Esther too showed great faith in not only her decision to go to the King, but before she did this it is implied that there was much prayerful supplication before she ventured into the King's throne room.  Esther 4:16 states: "Go, gather together all the Jews that are present in Shushan, and fast ye for me, and neither eat nor drink three days, night or day: I also and my maidens will fast likewise".

I believe the story of Esther not only shows how God can use faithful people, it also is a pointer for the end of time.  We read in the book "Testimonies  Vol. 5", also by E G White:

"The decree which is to go forth against the people of God [at the end of time] will be very similar to that issued by Ahasuerus against the Jews in the time of Esther. The Persian edict sprang from the malice of Haman toward Mordecai. Not that Mordecai had done him harm, but he had refused to show him reverence which belongs only to God. The king's decision against the Jews was secured under false pretences through misrepresentation of that peculiar people. Satan instigated the scheme in order to rid the earth of those who preserved the knowledge of the true God.

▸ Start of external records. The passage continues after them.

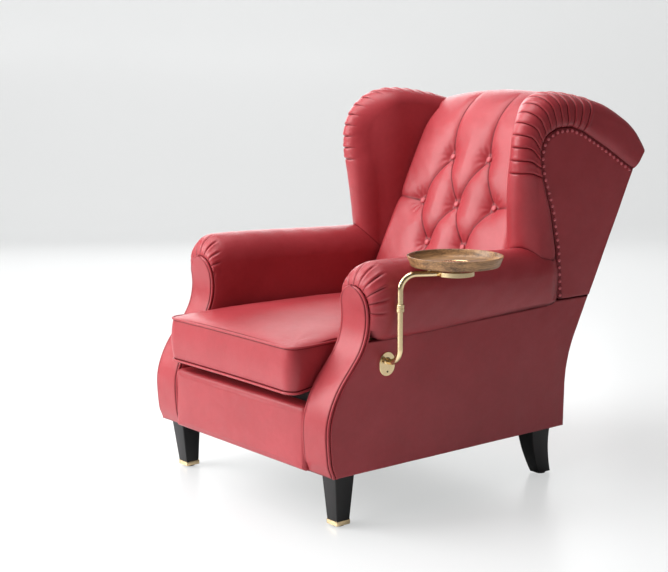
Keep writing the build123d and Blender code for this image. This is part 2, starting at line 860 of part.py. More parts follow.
def tuft_groove(start, end):
    """A V-shaped sewn fold from one place on the face to another."""
    lean = math.radians(back_face_lean)
    a = Vector(start[0], face_y(start[1]) + crown_shift(start[0]), start[1])
    b = Vector(end[0], face_y(end[1]) + crown_shift(end[0]), end[1])
    along = (b - a).normalized()
    out = Vector(0, -math.cos(lean), math.sin(lean))
    plane = Plane(origin=a, x_dir=out.cross(along), z_dir=along)
    side = 1 if plane.y_dir.dot(out) > 0 else -1
    lift = 2 * tuft_groove_depth
    half = tuft_groove_width * (tuft_groove_depth + lift) / tuft_groove_depth / 2
    root = (0, -side * tuft_groove_depth)
    triangle = Polyline(root, (half, side * lift), (-half, side * lift), root)
    return extrude(plane * make_face(triangle), amount=(b - a).length, dir=along)


buttons = button_places()
folds = []
for x, z in buttons:
    for x2, z2 in buttons:
        if abs(abs(x - x2) - button_spacing / 2) < fit_gap and 0 < z - z2 < button_spacing:
            folds.append(((x, z), (x2, z2)))
for x, z in buttons:
    if z == button_row_z[0]:
        folds.append(((x, z), (x, back_face_top_z)))
    if z == button_row_z[-1]:
        folds.append(((x, z), (x, back_face_z)))
    if abs(x) == button_spacing:
        side = math.copysign(1, x)
        folds.append(((x, z), (side * (back_half_width - back_crown), z)))
for x, z in buttons:
    back_pad = back_pad - tuft_cone(x, z)
for start, end in folds:
    back_pad = back_pad - tuft_groove(start, end)
beside_back = block((wing_inner_x - fit_gap, 0, wing_foot_z), (2 * half_width, 2 * body_back_y, wing_top_z))
beside_foot = block((seat_half_width - fit_gap, 0, 0), (2 * half_width, 2 * half_width, wing_foot_z))
for cutter in (wing_slab, arm_blank, beside_back, beside_foot):
    back_pad = back_pad - cutter - mirror(cutter, about=Plane.YZ)
back_pad = back_pad.solids().sort_by(SortBy.VOLUME)[-1]
parts["back_pad"] = back_pad

button_solids = []
for x, z in buttons:
    button = Cylinder(button_diameter / 2, button_height, align=(Align.CENTER, Align.CENTER, Align.MIN))
    button = chamfer(button.edges().sort_by(Axis.Z)[-1:], button_height / 3)
    button_solids += (on_face(x, z, tuft_depth - fit_gap) * button).solids()
parts["back_buttons"] = Compound(children=button_solids)

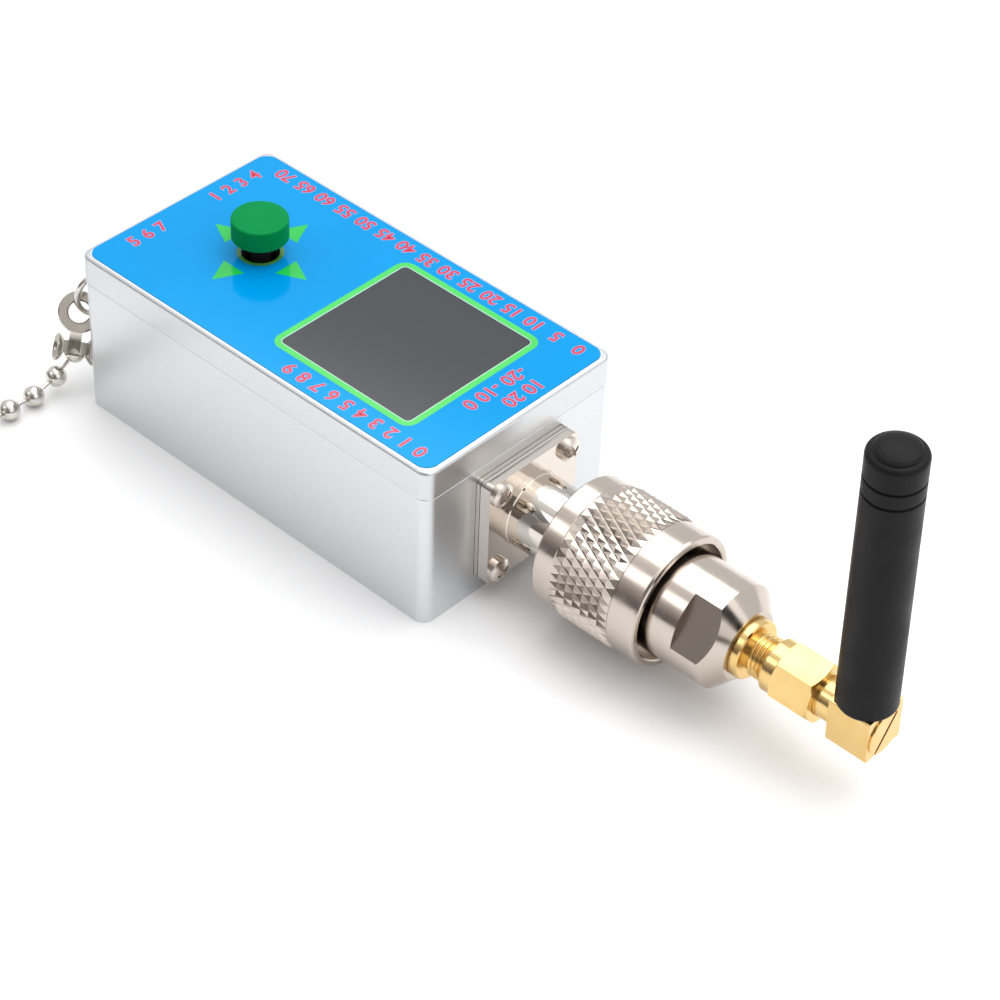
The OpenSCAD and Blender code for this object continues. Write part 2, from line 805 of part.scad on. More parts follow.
module screening_can() color([0.78, 0.78, 0.76]) {
    translate([can_x, 0, rf_board_top]) difference() {
        block(can_l, can_w, can_h);
        translate([0, 0, -cut]) block(can_l - 2 * can_t, can_w - 2 * can_t, can_h - can_t + cut);
        for (i = [-2:2], j = [-2:2]) translate([i * can_hole_step, j * can_hole_step, 0])
            cylinder(h = can_h + cut, d = can_hole_d);
    }
}

module board_chips() color([0.10, 0.10, 0.11]) {
    for (c = chips) translate([c[0] * board_l / 2, c[1] * board_w / 2, rf_board_top])
        block(c[2], c[2], chip_t);
    translate([can_x, 0, rf_board_top]) block(can_chip, can_chip, chip_t);
}

module board_header() color([0.14, 0.14, 0.15]) {
    translate([header_x, -header_y, rf_board_top]) difference() {
        block(header_pins * header_step, header_w, display_board_z - rf_board_top);
        for (p = [0:header_pins - 1], q = [-0.5, 0.5])
            translate([(p - (header_pins - 1) / 2) * header_step, q * header_step, -cut])
                block(header_pin, header_pin, header_bore_h + cut);
    }
}

module usb_c_socket() color([0.76, 0.76, 0.74]) {
    translate([half_l - usb_l, usb_y, rf_board_top + usb_h / 2]) rotate([90, 0, 90]) {
        difference() {
            linear_extrude(usb_l) rounded_rect(usb_w, usb_h, usb_h / 2 - skin);
            translate([0, 0, usb_back]) linear_extrude(usb_l)
                rounded_rect(usb_w - 2 * usb_sheet, usb_h - 2 * usb_sheet,
                    usb_h / 2 - usb_sheet - skin);
        }
        translate([0, 0, usb_back - skin]) linear_extrude(usb_l - usb_back - usb_tongue_short)
            square([usb_tongue_w, usb_tongue_t], center = true);
    }
}

module uart_socket() color([0.90, 0.88, 0.82]) {
    translate([half_l, uart_y, rf_board_top]) rotate([0, 0, 180]) {
        difference() {
            translate([0, -uart_w / 2, 0]) cube([uart_l, uart_w, uart_h]);
            translate([-cut, uart_side - uart_w / 2, uart_side])
                cube([uart_depth + cut, uart_w - 2 * uart_side, uart_h - 2 * uart_side]);
        }
        for (p = [0:uart_pins - 1])
            translate([uart_depth - uart_pin_l, (p - (uart_pins - 1) / 2) * uart_step, uart_h / 2])
                rotate([90, 0, 90]) linear_extrude(uart_pin_l + skin)
                    square(uart_pin, center = true);
    }
}

// Five-way key

module switch_base() color([0.11, 0.11, 0.12]) {
    translate([key_x, 0, display_board_top]) difference() {
        block(switch_side - 2 * switch_cover_t, switch_side - 2 * switch_cover_t, switch_h);
        translate([0, 0, switch_floor]) cylinder(h = switch_h + cut, r = cavity_r);
        translate([-switch_side, 0, key_pivot_z - display_board_top]) rotate([0, 90, 0])
            cylinder(h = 2 * switch_side, r = pivot_r + pivot_slip);
    }
}

module switch_cover() color([0.80, 0.79, 0.76]) {
    translate([key_x, 0, display_board_top]) difference() {
        block(switch_side, switch_side, switch_h + switch_cover_t);
        translate([0, 0, -cut]) block(switch_side - 2 * switch_cover_t + seat,
            switch_side - 2 * switch_cover_t + seat, switch_h + cut);
        cylinder(h = switch_h + cut, r = cover_hole_r);
        for (a = [0, 90]) rotate([0, 0, a])
            translate([0, 0, -cut]) block(2 * switch_side, switch_side / 2, cover_cut_h + cut);
    }
}

module switch_dome() color([0.85, 0.83, 0.78]) {
    translate([key_x, 0, display_board_top + switch_floor]) {
        cylinder(h = dome_sheet, r = dome_r);
        cylinder(h = dome_h, r = dome_r / 2);
        for (a = [0:90:270]) rotate([0, 0, a]) translate([cavity_r - dome_foot_in, 0, 0])
            cylinder(h = dome_sheet, r = dome_foot_r);
    }
}

module key_rocker() color([0.16, 0.16, 0.17]) {
    translate([key_x, 0, key_pivot_z]) {
        difference() {
            translate([0, 0, -rocker_t / 2]) cylinder(h = rocker_t, r = rocker_r);
            translate([0, 0, -rocker_t]) cylinder(h = 2 * rocker_t, r = rocker_in_r);
            translate([0, -rocker_r - cut, 0]) rotate([-90, 0, 0])
                cylinder(h = 2 * (rocker_r + cut), r = pivot_r + pivot_slip);
        }
        for (a = [0, 180]) rotate([0, 0, a])
            translate([rocker_r - pivot_root, 0, 0]) rotate([0, 90, 0])
                cylinder(h = rocker_pivot_l, r = pivot_r);
    }
}

module key_yoke() color([0.20, 0.20, 0.21]) {
    translate([key_x, 0, key_pivot_z]) {
        difference() {
            translate([0, 0, -rocker_t / 2]) cylinder(h = rocker_t, r = yoke_r);
            translate([0, 0, -rocker_t]) cylinder(h = 2 * rocker_t, d = stem_d + 2 * stem_slip);
        }
        for (a = [90, -90]) rotate([0, 0, a])
            translate([yoke_r - pivot_root, 0, 0]) rotate([0, 90, 0])
                cylinder(h = yoke_pivot_l, r = pivot_r);
    }
}

module key_stem() color([0.08, 0.08, 0.09]) {
    translate([key_x, 0, 0]) {
        translate([0, 0, stem_foot_z])
            cylinder(h = key_top_z + cap_socket - stem_foot_z, d = stem_d);
        translate([0, 0, stem_foot_z - nib_l]) cylinder(h = nib_l + skin, r = nib_r);
        translate([0, 0, key_pivot_z + rocker_t / 2 + key_travel + stem_collar_gap])
            cylinder(h = stem_collar_h, d = stem_d + 2 * stem_collar_out);
    }
}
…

But his plots were defeated by a counter power that reigns among the children of men. Angels that excel in strength were commissioned to protect the people of God, and the plots of their adversaries returned upon their own heads. The Protestant world today sees in the little company keeping the Sabbath a Mordecai in the gate. His character and conduct, expressing reverence for the law of God, are a constant rebuke to those who have cast off the fear of the Lord and are trampling upon His Sabbath; the unwelcome intruder must by some means be put out of the way. {page 450}"

My question in finishing is: Do we have the same faith that Esther & Mordecai had, to not only face the trials of everyday life, but to face the last day events? 

Remember Esther's words: "I will go in unto the king…and if I perish, I perish", what faith is that?!